Since then, an estimated 1 million Iraqis have been killed and hundreds of thousands maimed. Nearly 5 million Iraqis are refugees, 2.5 million within Iraq and another 2.2 million in Syria and Jordan. According to U.N. reports, 43 percent of Iraqis live in abject poverty on less than one dollar a day; 60 percent to 70 percent of the workforce is unemployed; 70 percent of the population can’t get adequate supplies of drinking water; and 80 percent lack basic sanitation. Cholera epidemics now rage in nine of Iraq’s 18 provinces. Child mortality has risen sharply. Sectarian fighting—for which the occupation is responsible—makes daily life hell.

Yet for all the suffering the Pentagon unleashed upon the Iraqi civilians, the U.S. has lost the war. “Shock and awe” made Iraqis suffer but failed to make them submit. Instead, a resistance has endured that can only be described as heroic. This resistance, while not unified, has exposed the weaknesses of the Pentagon.

The big one facing recruiters right now is that insufficient numbers of U.S. youth are willing to volunteer as cannon fodder in their war of conquest. U.S. troops are stretched to the breaking point, forced to return for two and three combat tours. The generals wonder when the 158,000 still in Iraq will break.

The latest study shows the war costs $12 billion each month. The Bush gang had promised in 2003 that the whole war would cost $60 billion, and that this would be paid out of Iraqi oil revenues. One economist, adding in the future care of seriously wounded troops, says the war will cost U.S. taxpayers $3 trillion.

Not everyone has suffered. Dick Cheney’s Halliburton, Blackwater and some other companies got rich and are getting still richer. Big Oil makes record profits, playing with the oil shortfalls that have driven petroleum prices to $100 a barrel. When George W. Bush, speaking recently without a canned speech, dared to claim that the war was good for the economy, he was thinking about his partners in crime who own these industries.

Iraqi death and suffering defies mere words. But to add to the toll, the U.S. stepped up its air strikes sixfold in 2007. It doubled the number of Iraqis held in captivity. Anti-war activists and experts meeting in Berlin March 7-9 concluded that the U.S. occupation has brought “chaos” to Iraq. There is no doubt that in a just world the U.S. corporations behind this war would have to pay immeasurable reparations to the Iraqi people.

U.S. troops were dying somewhat less frequently toward the end of 2007. The generals claimed success for the “surge.” But the news on March 10 was that two bombs had killed eight U.S. troops in one day. Besides the 4,000 killed in combat, at least another 30,000 are severely wounded, and tens of thousands more live in psychic pain.

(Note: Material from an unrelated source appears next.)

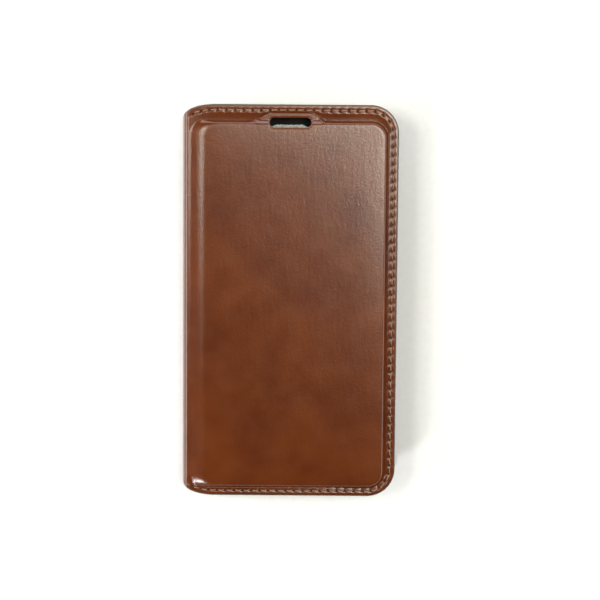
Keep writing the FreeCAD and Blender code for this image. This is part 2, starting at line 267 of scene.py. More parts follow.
SKIN_FOLD = make_fold(MARGIN_Z, BEND_R, BULGE_R)
LINING_FOLD = make_fold(MARGIN_Z - SKIN - LINING, 0.9, BULGE_R - 2 * SKIN - LINING)
MID_SPINE = SKIN_FOLD["end"]
print("middle of the spine lies", round(FOLD_X - MID_SPINE, 2), "mm past the fold, on the flat sheet")

# %% [markdown]
# ## Rings
# Every outline on a cover, from its cut edge to the crest of its padding, is a ring with the same
# eight parts: top, corner, free side, corner, bottom, corner, spine side, corner.
# Each ring has the same number of points, so rows between two rings make clean four-sided faces.
# The points are spaced by the stitches: eight to a stitch, so that a needle hole falls exactly on a column.

# %% The ring that every outline follows
WAIST_REACH, WAIST_DROP = 13.0, 5.5
WAIST_START = LEFT + WAIST_REACH
CORNER_R = 10.8
SEAM_SIDE, SEAM_TOP, SEAM_LOW, SEAM_R = 2.2, 2.3, 2.2, 8.5
STITCH_PITCH = 3.35
PER_STITCH = 8
FIRST_HOLE = 7                      # columns before the first needle hole
SPINE_COLUMNS = 84
SPINE_PART = 6                      # the ring's part along the middle of the spine


def waist(across):
    """How far the ends drop towards the spine: a quarter of an ellipse in x."""
    x = carry(SKIN_FOLD, across, 0.0)[0]
    reach = np.clip((WAIST_START - x) / WAIST_REACH, 0, 1)
    return WAIST_DROP * (1 - np.sqrt(1 - reach ** 2))


def ring(left, right, low, high, corner, left_corner=None, tongue=0.0, points=None):
    """A closed outline, as (point, across-or-along).

    Straight parts are linear in their share t, corners are quarter circles, and with no
    left_corner the spine's end of the outline follows the waist. The top edge rises in
    a tongue round the earpiece slot.
    """
    side, t = COLUMNS if points is None else points
    turn = t * np.pi / 2
    sin, cos = np.sin(turn), np.cos(turn)
    bottom_right, top_right = low + corner, high - corner
    if left_corner is None:
        start = WAIST_START
        down = left + (start - left) * (1 - t)
        up = left + (start - left) * t
        corner_low = (down, low + waist(down))
        corner_high = (up, high - waist(up))
        side_low, side_high = low + waist(np.array(left)), high - waist(np.array(left))
    else:
        start = left + left_corner
        corner_low = (start - left_corner * sin, low + left_corner * (1 - cos))
        corner_high = (start - left_corner * cos, high - left_corner * (1 - sin))
        side_low, side_high = low + left_corner, high - left_corner
    flat_right = right - corner
    across = [
        start + (flat_right - start) * t, flat_right + corner * sin, right + 0 * t,
        flat_right + corner * cos, flat_right + (start - flat_right) * t, corner_low[0],
        left + 0 * t, corner_high[0],
    ]
    along = [
        high + 0 * t, top_right + corner * cos, top_right + (bottom_right - top_right) * t,
        bottom_right - corner * sin, low + 0 * t, corner_low[1],
        side_low + (side_high - side_low) * t, corner_high[1],
    ]
    picked = np.stack([np.choose(side, across), np.choose(side, along)], axis=-1)
    picked[:, 1] += tongue * tongue_shape(picked[:, 0]) * (side == 0)
    return picked


SLOT_HALF, SLOT_R = 8.05, 1.825     # half the earpiece slot's length, and half its height
SLOT_Y = TOP - 6.9
TONGUE_FLAT, TONGUE_FALL = 0.3, 5.5  # past the slot's end: where the tongue falls from, and to


def ease(a, b, value):
    """0 before a, 1 after b, and a smooth step between."""
    t = np.clip((value - a) / (b - a), 0, 1)
    return t * t * (3 - 2 * t)


def tongue_shape(across):
    """1 over the slot, 0 away from it, and a smooth step at each end."""
    return 1 - ease(SLOT_HALF + TONGUE_FLAT, SLOT_HALF + TONGUE_FALL, np.abs(across))


# %% Spread the columns along the seam
SEAM = dict(left=FOLD_X - 1.6, right=RIGHT - SEAM_SIDE, low=-TOP + SEAM_LOW,
            high=TOP - SEAM_TOP, corner=SEAM_R)
DENSE = 200
dense_t = np.linspace(0, 1, DENSE)
part_length = []
for part in range(8):
    line = ring(**SEAM, points=(np.full(DENSE, part), dense_t))
    part_length.append(np.linalg.norm(np.diff(line, axis=0), axis=1).sum())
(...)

These extreme sacrifices for imperial conquest are limited to a narrow section of the population, those who “volunteer”—usually out of economic necessity. With Iraq now out of the headlines and off the top of television news, the anti-war movement has slowed down. The exception is the movement of Iraq veterans and active duty troops who are exposing this war’s crimes at the Winter Soldier hearing in Washington March 13-16.

In addition, polls show that 70 percent of the population think the war must end as soon as possible and a majority believe the war has wrecked the economy. They also look to the elections to resolve this horrible situation, which has been a damper on initiative and militancy.

The record is grim after five years. There are no heroes except the Iraqis who keep resisting the occupation. They have humbled the most powerful military in human history. After five years the first step in resolving Iraq’s nightmare remains the same: U.S. out of Iraq now!